The big debate in the Nintendo Switch camp right now is whether or not the recently revealed Smash Bros. game will be a director's cut of the version seen on the Wii U and 3DS or an entirely new game. Recently, it was revealed that series creator Masahiro Sakurai is working on the Switch title, which many are taking as proof that we're talking about an entirely new brawler.
The folks over at Source Gaming recently took to Twitter to translate a tweet from Sakurai himself. Based on their findings, it sounds like whatever version of Smash is coming to Switch has been in the makings for quite a while.
In case you missed the recent Nintendo Direct, the Switch Smash Bros. announcement capped off an impressive show boasting details on games like Splatoon 2, Okami, Captain Toad, a new WarioWare and more. While Mario Tennis Aces was the "headline" title covered, there's no denying that Smash Bros. absolutely stole the show.

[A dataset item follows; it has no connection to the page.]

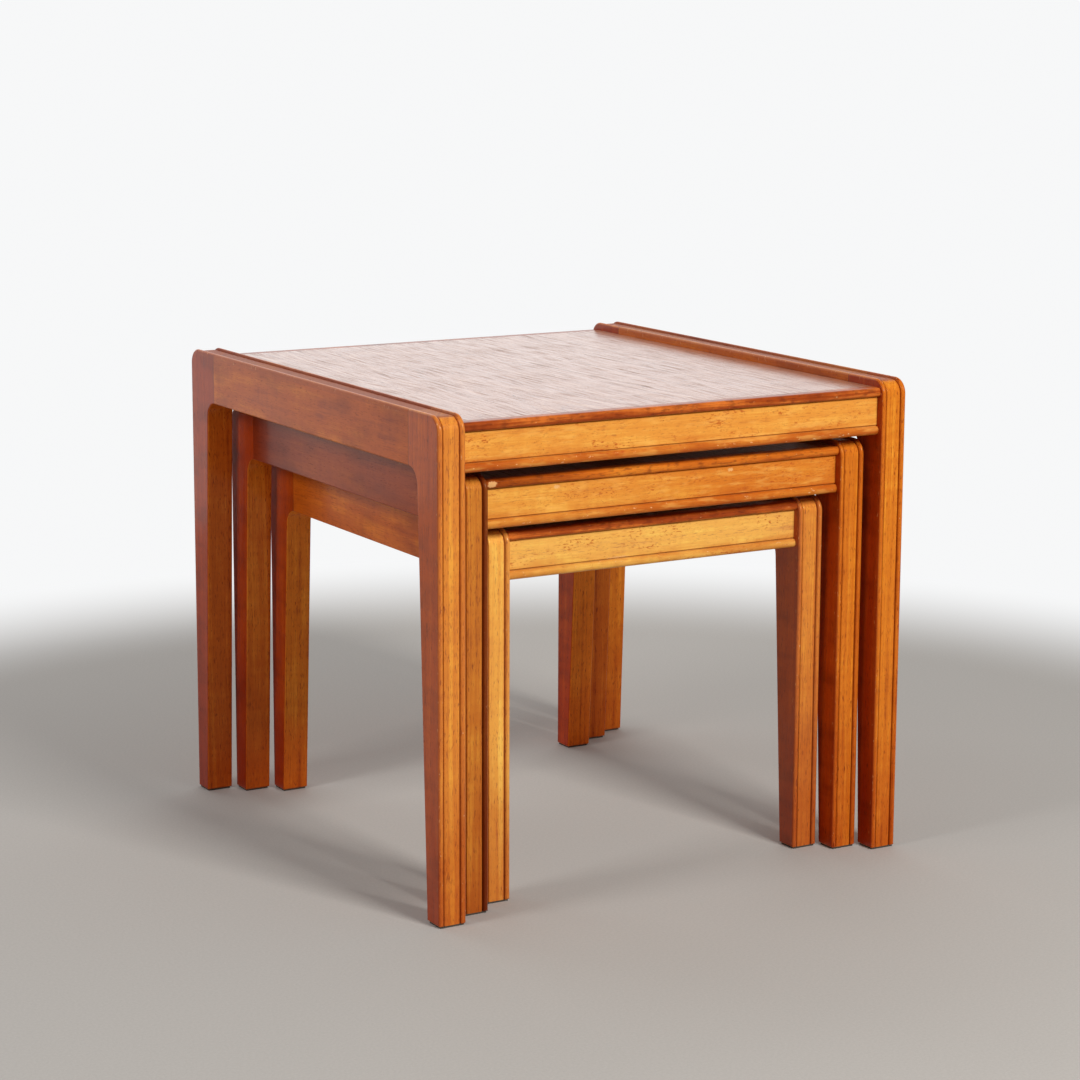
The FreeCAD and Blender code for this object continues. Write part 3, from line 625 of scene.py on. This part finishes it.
def disc_mesh(name, radii, height):
    """Flat rings round the origin; the first radius may be 0."""
    made = bmesh.new()
    turns = [2 * math.pi * i / RING_SIDES for i in range(RING_SIDES)]
    loops = [[made.verts.new((r * math.cos(a), r * math.sin(a), height)) for a in turns]
             for r in radii if r]
    if not radii[0]:
        made.faces.new(loops[0])
    for inner, outer in zip(loops, loops[1:]):
        for i in range(RING_SIDES):
            k = (i + 1) % RING_SIDES
            made.faces.new((inner[i], outer[i], outer[k], inner[k]))
    mesh = bpy.data.meshes.new(name)
    made.to_mesh(mesh)
    made.free()
    shape = bpy.data.objects.new(name, mesh)
    bpy.context.scene.collection.objects.link(shape)
    return shape


def new_material(name):
    material = bpy.data.materials.new(name)
    material.use_nodes = True
    return material, Graph(material.node_tree), material.node_tree.nodes["Principled BSDF"]


def make_floor():
    """A plain pale grey floor; past the tables a sheet that only the camera sees fades it to white."""
    floor = disc_mesh("studio_floor", (0, MIDDLE_LOOP, FLOOR_EDGE), 0.0)
    material, g, shader = new_material("studio_floor")
    place = g.node("ShaderNodeTexCoord").outputs["Object"]
    weave = g.noise(g.vector("MULTIPLY", place, (420, 420, 420)), detail=3, roughness=0.7)
    g.feed(shader.inputs["Base Color"], g.mix(weave, srgb(170, 166, 161), srgb(190, 186, 181)))
    shader.inputs["Roughness"].default_value = 0.9
    shader.inputs["Specular IOR Level"].default_value = 0.2
    floor.data.materials.append(material)

    haze = disc_mesh("studio_haze", (FADE_START, MIDDLE_LOOP, FLOOR_EDGE), HAZE_HEIGHT)
    material, g, shader = new_material("studio_haze")
    tree = material.node_tree
    tree.nodes.remove(shader)
    # The clear patch is stretched to the front, where the smaller tables slide out.
    x, y = g.split(g.node("ShaderNodeTexCoord").outputs["Object"])[:2]
    along = g.math("MAXIMUM", g.math("MINIMUM", y, 0.0), -SLIDE_REACH)
    far = g.step(g.vector("LENGTH", g.join(x, g.math("SUBTRACT", y, along), 0.0)), FADE_START, FADE_END)
    glow = g.node("ShaderNodeEmission")
    glow.inputs["Color"].default_value = FADED_WHITE
    blend = g.node("ShaderNodeMixShader")
    clear = g.node("ShaderNodeBsdfTransparent")
    for socket, value in zip(blend.inputs, (far, clear.outputs[0], glow.outputs[0])):
        g.feed(socket, value)
    g.feed(tree.nodes["Material Output"].inputs["Surface"], blend.outputs[0])
    haze.data.materials.append(material)
    for sort in ("diffuse", "glossy", "transmission", "shadow", "volume_scatter"):
        setattr(haze, f"visible_{sort}", False)


def add_area_light(name, place, target, size, power, color=(1, 1, 1)):
    data = bpy.data.lights.new(name, "AREA")
    data.shape, data.size, data.size_y = "RECTANGLE", size[0], size[1]
    data.energy, data.color = power, color
    light = bpy.data.objects.new(name, data)
    light.location = place
    light.rotation_euler = (Vector(target) - Vector(place)).to_track_quat("-Z", "Y").to_euler()
    bpy.context.scene.collection.objects.link(light)
    return light


def make_lights():
    world = bpy.data.worlds.new("studio_world")
    bpy.context.scene.world = world
    world.use_nodes = True
    backdrop = world.node_tree.nodes["Background"]
    backdrop.inputs["Color"].default_value = BACKDROP_COLOR
    backdrop.inputs["Strength"].default_value = BACKDROP_STRENGTH
    add_area_light("front_softbox", (0.35, -2.6, 1.9), NEST_MIDDLE, SOFTBOX_SIZE, 72, WARM_WHITE)
    add_area_light("left_softbox", (-2.5, -0.35, 1.7), NEST_MIDDLE, SOFTBOX_SIZE, 22)
    wall = add_area_light("white_wall", (0.95, 1.25, 1.2), (0.95, 0, 1.2), WALL_SIZE, 31)
    wall.visible_camera = False


def make_camera():
    """The viewing angle of the reference: 31 degrees left of the front, 10.5 above level."""
    data = bpy.data.cameras.new("camera")
    data.sensor_width = SENSOR_WIDTH
    data.lens = LENS
    data.shift_x, data.shift_y = SHIFT
    data.clip_end = CLIP_END
    camera = bpy.data.objects.new("camera", data)
    heading, pitch, roll = (math.radians(a) for a in (CAMERA_HEADING, CAMERA_PITCH, CAMERA_ROLL))
    turn = (Matrix.Rotation(-heading, 4, "Z") @ Matrix.Rotation(math.pi / 2 - pitch, 4, "X")
            @ Matrix.Rotation(roll, 4, "Z"))
    camera.matrix_world = Matrix.Translation(CAMERA_PLACE) @ turn
    bpy.context.scene.collection.objects.link(camera)
    bpy.context.scene.camera = camera


make_floor()
make_lights()
make_camera()
bpy.context.scene.view_settings.view_transform = "Standard"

Honestly, I wouldn't be surprised if this is the last we hear from Nintendo on a grand scale until E3 in June. And if they've got some sort of playable version of the new Smash available on the showroom floor, they'll have just as big a showing in 2018 as they did in 2017.
The announcement that Sakurai is even involved with a new Smash title is surprising, as he's stated in the past that the series is exhausting to work on. That's why we're not entirely convinced his involvement points directly to a brand new game. A director's cut of the most recent game (with some new content, obviously) with Sakurai attached isn't exactly hard to imagine. Also, since most of the heavy lifting has already been done, that might have been what enticed him to come back to the series for another go.
Since the last Smash came out about three years ago, that's got many folks wondering if Nintendo has had enough time to build an entirely new entry in the series, especially since they didn't know right off the bat that the Wii U entry would have such a short-lived life. Then again, a completely new Smash would almost certainly use the most recent game as a skeleton so, again, it wouldn't be as difficult as starting from the ground up, especially if they want to carry over parts of the roster and levels.
Either way, we're excited and are just going to take Sakurai's advice to heart. We could speculate all day and get no closer to knowing for sure if this is a new Smash or an updated game. Better to just be happy that "something" is coming, and wait for Nintendo to finally make a full reveal.